**Exercise instructions**: Give back all the data exactly, line by line.

**Material**:
>> START

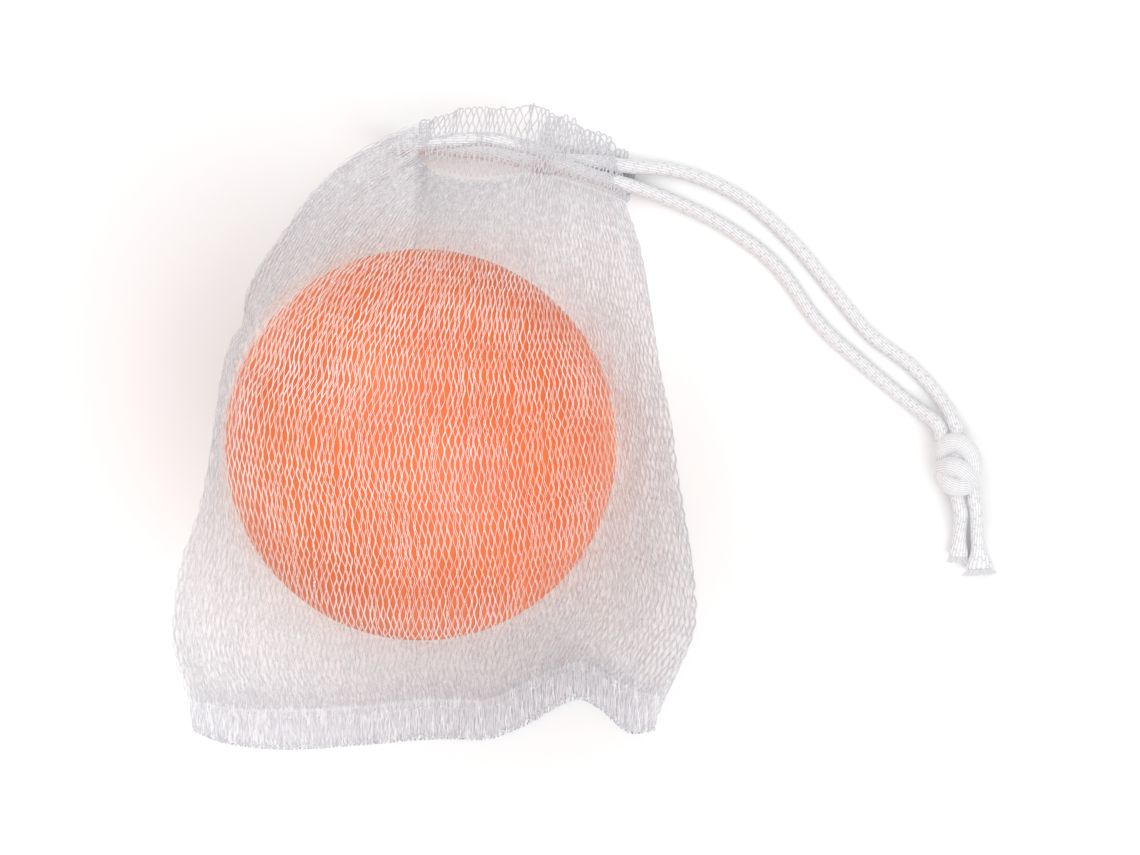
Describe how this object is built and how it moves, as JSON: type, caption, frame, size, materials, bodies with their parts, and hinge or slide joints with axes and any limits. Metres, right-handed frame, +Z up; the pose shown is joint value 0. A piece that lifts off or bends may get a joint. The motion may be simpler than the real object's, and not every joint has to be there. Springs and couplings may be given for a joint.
{
  "type": "mesh ball bag",
  "caption": "Small drawcord net pouch draped over a ball, with a knotted satin cord coming out of its gathered mouth.",
  "frame": {"origin": "on the surface the bag lies on, straight under the ball's centre", "axes": "+Z up from the flat back layer, +Y from the closed bottom to the mouth, +X to the side where the cord leaves"},
  "size_m": [0.1571, 0.1269, 0.0756],
  "materials": {
    "net": "fine knitted net of clear white monofilament",
    "hem": "doubled net, closed with a row of white stitches",
    "cord": "satin braided cord",
    "cover": "smooth moulded orange, satin",
    "core": "cork and rubber granulate"
  },
  "bodies": {
    "bag": {"net_front": "net", "net_back": "net", "bottom_hem": "hem", "hem_stitch": "hem", "frill_front": "net", "frill_back": "net", "drawcord_loop": "cord"},
    "ball": {"ball_core": "core", "ball_cover_upper": "cover", "ball_cover_lower": "cover"},
    "drawcord": {"cord_run_upper": "cord", "cord_run_lower": "cord", "knot": "cord", "tail_left": "cord", "tail_right": "cord"}
  },
  "joints": [
    {"name": "ball_turn", "type": "hinge", "parent": "bag", "child": "ball", "pos_m": [0, 0, 0.0376], "axis": [1, 0, 0], "continuous": true},
    {"name": "drawcord_pull", "type": "slide", "parent": "bag", "child": "drawcord", "axis": [0.9457, -0.3249, 0], "range_m": [0, 0.012]}
  ]
}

>> END

**Task output**:
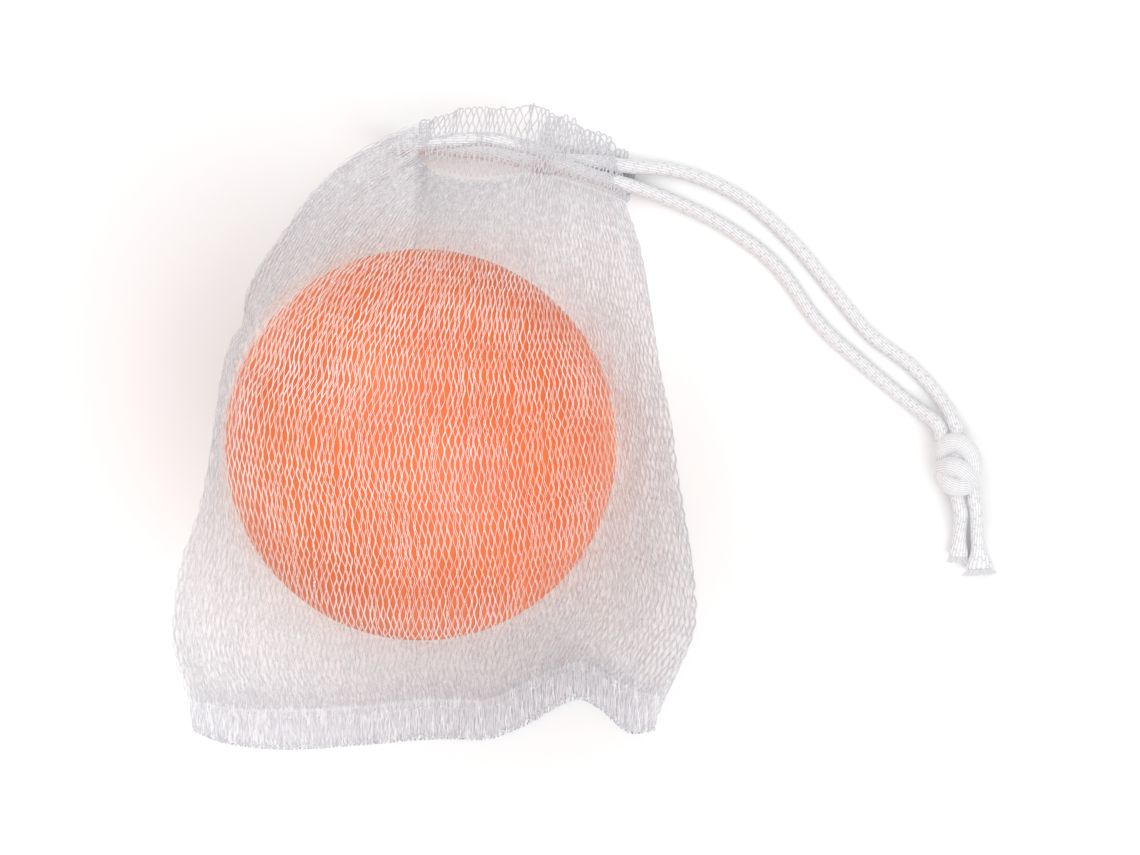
Describe how this object is built and how it moves, as JSON: type, caption, frame, size, materials, bodies with their parts, and hinge or slide joints with axes and any limits. Metres, right-handed frame, +Z up; the pose shown is joint value 0. A piece that lifts off or bends may get a joint. The motion may be simpler than the real object's, and not every joint has to be there. Springs and couplings may be given for a joint.
{
  "type": "mesh ball bag",
  "caption": "Small drawcord net pouch draped over a ball, with a knotted satin cord coming out of its gathered mouth.",
  "frame": {"origin": "on the surface the bag lies on, straight under the ball's centre", "axes": "+Z up from the flat back layer, +Y from the closed bottom to the mouth, +X to the side where the cord leaves"},
  "size_m": [0.1571, 0.1269, 0.0756],
  "materials": {
    "net": "fine knitted net of clear white monofilament",
    "hem": "doubled net, closed with a row of white stitches",
    "cord": "satin braided cord",
    "cover": "smooth moulded orange, satin",
    "core": "cork and rubber granulate"
  },
  "bodies": {
    "bag": {"net_front": "net", "net_back": "net", "bottom_hem": "hem", "hem_stitch": "hem", "frill_front": "net", "frill_back": "net", "drawcord_loop": "cord"},
    "ball": {"ball_core": "core", "ball_cover_upper": "cover", "ball_cover_lower": "cover"},
    "drawcord": {"cord_run_upper": "cord", "cord_run_lower": "cord", "knot": "cord", "tail_left": "cord", "tail_right": "cord"}
  },
  "joints": [
    {"name": "ball_turn", "type": "hinge", "parent": "bag", "child": "ball", "pos_m": [0, 0, 0.0376], "axis": [1, 0, 0], "continuous": true},
    {"name": "drawcord_pull", "type": "slide", "parent": "bag", "child": "drawcord", "axis": [0.9457, -0.3249, 0], "range_m": [0, 0.012]}
  ]
}